(RECORDED INFORMATION)
** begin **

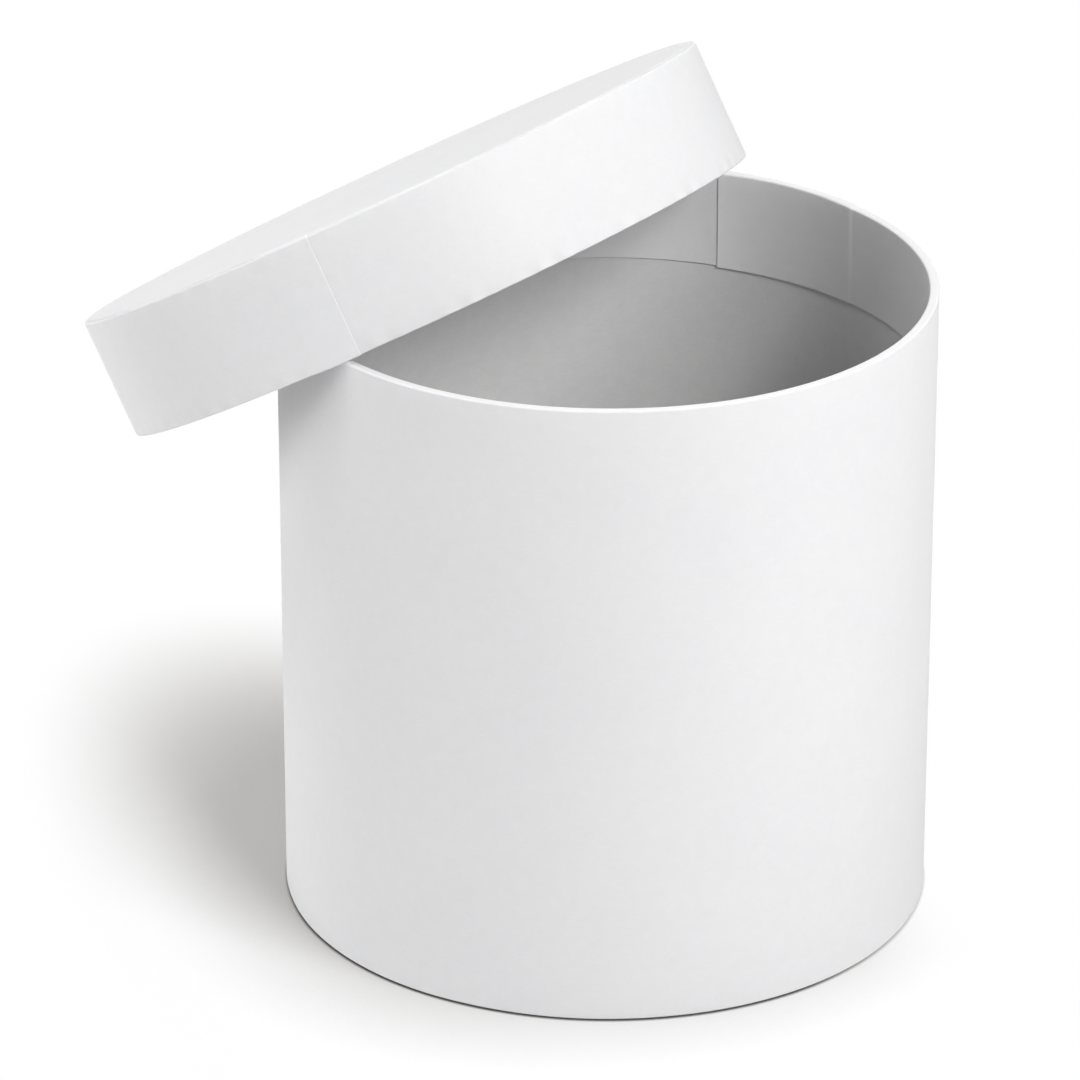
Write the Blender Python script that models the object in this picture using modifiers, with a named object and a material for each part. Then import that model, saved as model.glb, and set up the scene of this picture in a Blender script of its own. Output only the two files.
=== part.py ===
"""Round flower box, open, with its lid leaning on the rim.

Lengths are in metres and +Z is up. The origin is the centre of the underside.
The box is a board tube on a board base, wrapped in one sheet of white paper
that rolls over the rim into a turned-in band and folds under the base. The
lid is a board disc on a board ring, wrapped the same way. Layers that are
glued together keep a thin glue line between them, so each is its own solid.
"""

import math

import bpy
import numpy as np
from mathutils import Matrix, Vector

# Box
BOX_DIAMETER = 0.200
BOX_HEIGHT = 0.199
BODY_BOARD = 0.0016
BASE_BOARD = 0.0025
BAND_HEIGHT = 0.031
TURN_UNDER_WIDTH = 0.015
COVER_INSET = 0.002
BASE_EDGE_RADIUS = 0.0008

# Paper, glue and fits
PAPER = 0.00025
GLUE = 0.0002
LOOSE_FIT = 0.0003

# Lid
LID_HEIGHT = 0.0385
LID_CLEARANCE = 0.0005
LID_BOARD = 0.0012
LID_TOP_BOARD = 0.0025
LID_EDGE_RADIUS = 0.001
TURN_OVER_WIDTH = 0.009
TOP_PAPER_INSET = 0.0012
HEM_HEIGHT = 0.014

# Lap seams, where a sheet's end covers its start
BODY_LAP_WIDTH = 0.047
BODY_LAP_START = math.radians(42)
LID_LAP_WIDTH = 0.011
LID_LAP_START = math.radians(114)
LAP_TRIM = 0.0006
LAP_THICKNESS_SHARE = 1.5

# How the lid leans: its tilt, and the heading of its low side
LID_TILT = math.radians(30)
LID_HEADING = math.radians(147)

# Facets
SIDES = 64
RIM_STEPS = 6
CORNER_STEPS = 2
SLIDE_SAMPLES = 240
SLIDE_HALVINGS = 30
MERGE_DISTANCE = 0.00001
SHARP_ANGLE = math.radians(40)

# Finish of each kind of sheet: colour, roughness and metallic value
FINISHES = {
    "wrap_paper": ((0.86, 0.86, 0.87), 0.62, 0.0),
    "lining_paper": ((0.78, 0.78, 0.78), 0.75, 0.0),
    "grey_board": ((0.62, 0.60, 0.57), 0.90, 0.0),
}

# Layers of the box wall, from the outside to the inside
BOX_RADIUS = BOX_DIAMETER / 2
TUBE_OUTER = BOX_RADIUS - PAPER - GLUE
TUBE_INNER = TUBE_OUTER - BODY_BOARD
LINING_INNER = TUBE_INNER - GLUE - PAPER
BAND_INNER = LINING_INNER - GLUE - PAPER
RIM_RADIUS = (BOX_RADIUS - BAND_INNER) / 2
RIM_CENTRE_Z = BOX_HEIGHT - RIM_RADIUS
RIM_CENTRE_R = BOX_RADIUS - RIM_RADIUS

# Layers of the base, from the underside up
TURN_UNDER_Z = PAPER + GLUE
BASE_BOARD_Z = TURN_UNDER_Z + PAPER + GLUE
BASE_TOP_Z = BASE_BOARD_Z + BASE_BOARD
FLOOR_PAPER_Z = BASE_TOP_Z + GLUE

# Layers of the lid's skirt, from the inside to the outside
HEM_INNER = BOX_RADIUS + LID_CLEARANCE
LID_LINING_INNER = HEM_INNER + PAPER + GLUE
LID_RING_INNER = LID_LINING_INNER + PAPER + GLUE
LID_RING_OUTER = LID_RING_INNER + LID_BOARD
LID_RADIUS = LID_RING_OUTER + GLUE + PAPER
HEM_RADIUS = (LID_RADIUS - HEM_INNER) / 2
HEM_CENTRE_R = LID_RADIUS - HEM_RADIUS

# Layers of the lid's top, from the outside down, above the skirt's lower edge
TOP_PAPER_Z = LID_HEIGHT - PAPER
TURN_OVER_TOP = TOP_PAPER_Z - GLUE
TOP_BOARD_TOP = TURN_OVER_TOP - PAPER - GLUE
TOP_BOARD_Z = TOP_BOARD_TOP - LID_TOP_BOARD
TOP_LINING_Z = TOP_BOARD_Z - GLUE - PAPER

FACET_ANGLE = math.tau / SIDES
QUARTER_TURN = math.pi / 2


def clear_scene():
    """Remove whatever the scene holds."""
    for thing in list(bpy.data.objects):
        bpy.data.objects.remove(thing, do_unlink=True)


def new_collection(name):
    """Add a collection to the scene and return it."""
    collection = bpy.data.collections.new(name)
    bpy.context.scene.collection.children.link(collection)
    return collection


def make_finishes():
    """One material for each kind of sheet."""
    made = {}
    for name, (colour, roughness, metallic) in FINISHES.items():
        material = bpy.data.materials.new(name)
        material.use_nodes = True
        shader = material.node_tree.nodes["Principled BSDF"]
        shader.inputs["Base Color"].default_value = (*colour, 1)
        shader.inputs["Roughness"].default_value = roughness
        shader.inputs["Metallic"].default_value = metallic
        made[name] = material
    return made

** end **

(DESCRIPTION OF THE TASK) Copy the data above exactly. Every line must be included.

(TASK OUTPUT)
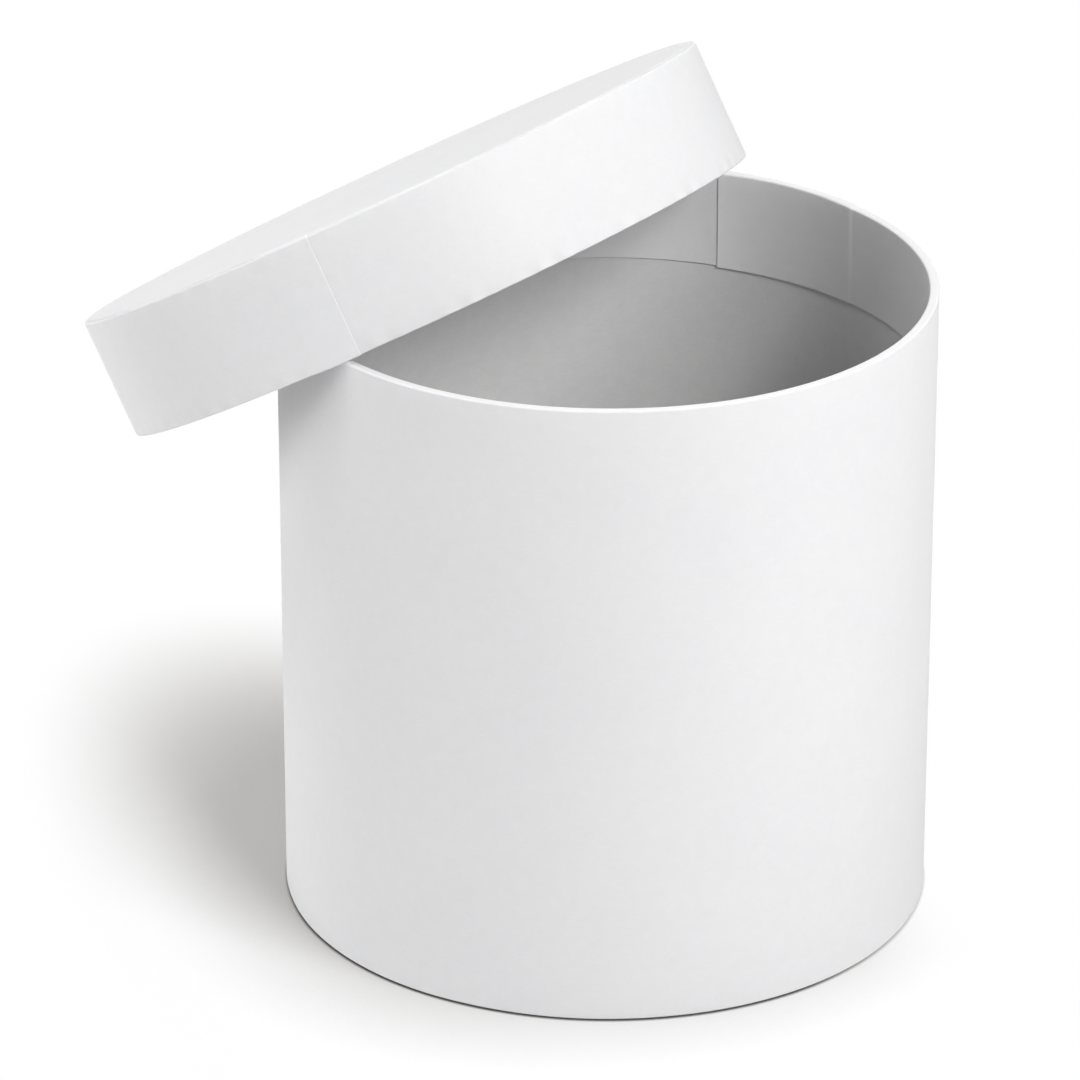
Write the Blender Python script that models the object in this picture using modifiers, with a named object and a material for each part. Then import that model, saved as model.glb, and set up the scene of this picture in a Blender script of its own. Output only the two files.
=== part.py ===
"""Round flower box, open, with its lid leaning on the rim.

Lengths are in metres and +Z is up. The origin is the centre of the underside.
The box is a board tube on a board base, wrapped in one sheet of white paper
that rolls over the rim into a turned-in band and folds under the base. The
lid is a board disc on a board ring, wrapped the same way. Layers that are
glued together keep a thin glue line between them, so each is its own solid.
"""

import math

import bpy
import numpy as np
from mathutils import Matrix, Vector

# Box
BOX_DIAMETER = 0.200
BOX_HEIGHT = 0.199
BODY_BOARD = 0.0016
BASE_BOARD = 0.0025
BAND_HEIGHT = 0.031
TURN_UNDER_WIDTH = 0.015
COVER_INSET = 0.002
BASE_EDGE_RADIUS = 0.0008

# Paper, glue and fits
PAPER = 0.00025
GLUE = 0.0002
LOOSE_FIT = 0.0003

# Lid
LID_HEIGHT = 0.0385
LID_CLEARANCE = 0.0005
LID_BOARD = 0.0012
LID_TOP_BOARD = 0.0025
LID_EDGE_RADIUS = 0.001
TURN_OVER_WIDTH = 0.009
TOP_PAPER_INSET = 0.0012
HEM_HEIGHT = 0.014

# Lap seams, where a sheet's end covers its start
BODY_LAP_WIDTH = 0.047
BODY_LAP_START = math.radians(42)
LID_LAP_WIDTH = 0.011
LID_LAP_START = math.radians(114)
LAP_TRIM = 0.0006
LAP_THICKNESS_SHARE = 1.5

# How the lid leans: its tilt, and the heading of its low side
LID_TILT = math.radians(30)
LID_HEADING = math.radians(147)

# Facets
SIDES = 64
RIM_STEPS = 6
CORNER_STEPS = 2
SLIDE_SAMPLES = 240
SLIDE_HALVINGS = 30
MERGE_DISTANCE = 0.00001
SHARP_ANGLE = math.radians(40)

# Finish of each kind of sheet: colour, roughness and metallic value
FINISHES = {
    "wrap_paper": ((0.86, 0.86, 0.87), 0.62, 0.0),
    "lining_paper": ((0.78, 0.78, 0.78), 0.75, 0.0),
    "grey_board": ((0.62, 0.60, 0.57), 0.90, 0.0),
}

# Layers of the box wall, from the outside to the inside
BOX_RADIUS = BOX_DIAMETER / 2
TUBE_OUTER = BOX_RADIUS - PAPER - GLUE
TUBE_INNER = TUBE_OUTER - BODY_BOARD
LINING_INNER = TUBE_INNER - GLUE - PAPER
BAND_INNER = LINING_INNER - GLUE - PAPER
RIM_RADIUS = (BOX_RADIUS - BAND_INNER) / 2
RIM_CENTRE_Z = BOX_HEIGHT - RIM_RADIUS
RIM_CENTRE_R = BOX_RADIUS - RIM_RADIUS

# Layers of the base, from the underside up
TURN_UNDER_Z = PAPER + GLUE
BASE_BOARD_Z = TURN_UNDER_Z + PAPER + GLUE
BASE_TOP_Z = BASE_BOARD_Z + BASE_BOARD
FLOOR_PAPER_Z = BASE_TOP_Z + GLUE

# Layers of the lid's skirt, from the inside to the outside
HEM_INNER = BOX_RADIUS + LID_CLEARANCE
LID_LINING_INNER = HEM_INNER + PAPER + GLUE
LID_RING_INNER = LID_LINING_INNER + PAPER + GLUE
LID_RING_OUTER = LID_RING_INNER + LID_BOARD
LID_RADIUS = LID_RING_OUTER + GLUE + PAPER
HEM_RADIUS = (LID_RADIUS - HEM_INNER) / 2
HEM_CENTRE_R = LID_RADIUS - HEM_RADIUS

# Layers of the lid's top, from the outside down, above the skirt's lower edge
TOP_PAPER_Z = LID_HEIGHT - PAPER
TURN_OVER_TOP = TOP_PAPER_Z - GLUE
TOP_BOARD_TOP = TURN_OVER_TOP - PAPER - GLUE
TOP_BOARD_Z = TOP_BOARD_TOP - LID_TOP_BOARD
TOP_LINING_Z = TOP_BOARD_Z - GLUE - PAPER

FACET_ANGLE = math.tau / SIDES
QUARTER_TURN = math.pi / 2


def clear_scene():
    """Remove whatever the scene holds."""
    for thing in list(bpy.data.objects):
        bpy.data.objects.remove(thing, do_unlink=True)


def new_collection(name):
    """Add a collection to the scene and return it."""
    collection = bpy.data.collections.new(name)
    bpy.context.scene.collection.children.link(collection)
    return collection


def make_finishes():
    """One material for each kind of sheet."""
    made = {}
    for name, (colour, roughness, metallic) in FINISHES.items():
        material = bpy.data.materials.new(name)
        material.use_nodes = True
        shader = material.node_tree.nodes["Principled BSDF"]
        shader.inputs["Base Color"].default_value = (*colour, 1)
        shader.inputs["Roughness"].default_value = roughness
        shader.inputs["Metallic"].default_value = metallic
        made[name] = material
    return made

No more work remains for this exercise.